One aspect of university I did not foresee, but one that should be given more publicity, is the incredible loneliness a student can face which can lead to mental health problems. 

For the first time ever the Office for National Statistics published suicide rates for university students in 2018. 

Suicide rates were found to be high among young, male and first-year students, more than any other category. 

While my university has an excellent network of support workers and university awareness is growing over mental health issues generally, university can be a lonely place if you are not a confident outgoing gregarious person. 

There are times you can retreat in on yourself, and the rabbit-hutch halls rooms don’t do much to help either. 

Being pitched into halls with complete strangers who may be flatmates from hell can add to the mental pressure of coping with studying and fitting into university life. 

At my age I can compartmentalise my studies from my other life and I see university as getting a job of work done. 

For many younger students, however, it can become an isolating place, and should your university not be in a city but a rural location, as mine is, that isolation can predominate and grind you down. 

However this cannot be regarded as just a university issue, as our mental health services are in meltdown Britain-wide and we have gone beyond a crisis in society’s mental health as a whole. Again, a Corbyn-led Labour government has mental health as a top priority to tackle.

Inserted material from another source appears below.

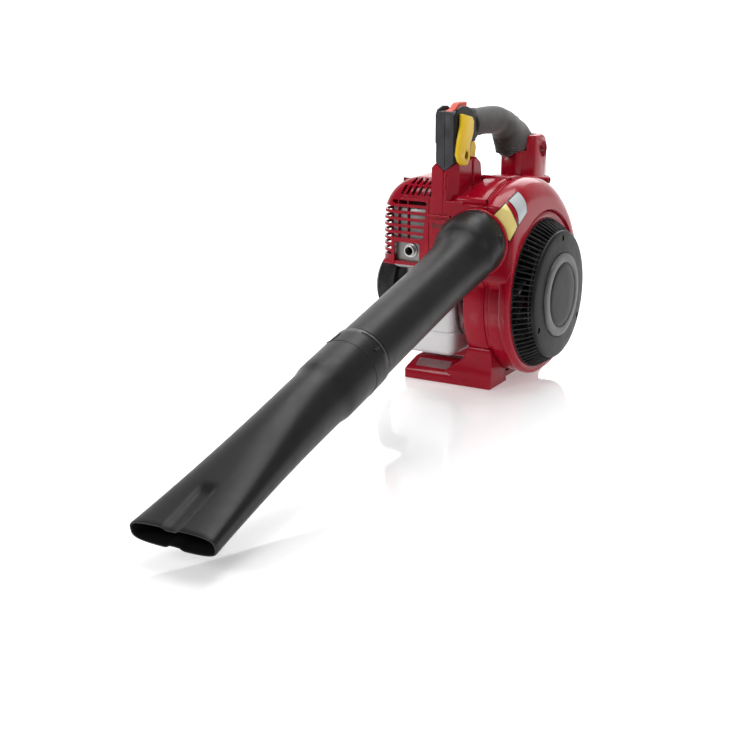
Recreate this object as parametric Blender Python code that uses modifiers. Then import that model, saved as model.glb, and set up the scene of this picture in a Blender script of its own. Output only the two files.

The cuts in higher education are becoming a major problem. Students are now customers paying more than £9,000 each year. 

Despite this, vice-chancellors are on huge salaries of over £300,000 in many cases and universities have become dazzled by building major projects they cannot actually afford. 

My university is not alone in making swingeing cuts to senior lecturers’ posts and cutting the choice of modules until there is virtually no choice at all. 

This is all due to the market economy dominating the entire sector. As a first-year student my department could be losing some of its most experienced lecturers as the university is in deficit to the tune of over £6 million. 

I have come here to be taught by lecturers with that expertise. In many universities these posts are being cut entirely or are being replaced with newly qualified lecturers on a much lower payscale. 

The whole university economy is now being marked by paying the bottom dollar for everything. Many support staff are working on zero-hours contracts too. 

It is not sustainable. Student-customers are justifiably angry and are mobilising; hence our own recent collective action at my university. Yet younger students are much less likely to question authority and protest as they have been brought up in an era where civilised protest has been stamped upon, and freedom of speech something they have come to fear, as every last comment is documented on social media or filmed on mobile phones.

I would urge any working-class woman whether 18 or 59 to consider a university education. Yes, we have to be mindful about the choice of course and the choice of university. But more from our number need to make this leap. We need to be able to challenge the perception we are only good enough for supermarket or factory work. 

We possess hidden talents that need to blossom. From our number must come a future Labour leader, for example, as only when working-class people are placed in positions of power will change come for all the working-class people in society, for we understand the problems facing us all, as we walk in those shoes every day. Each working-class woman deserves to start her own personal revolution.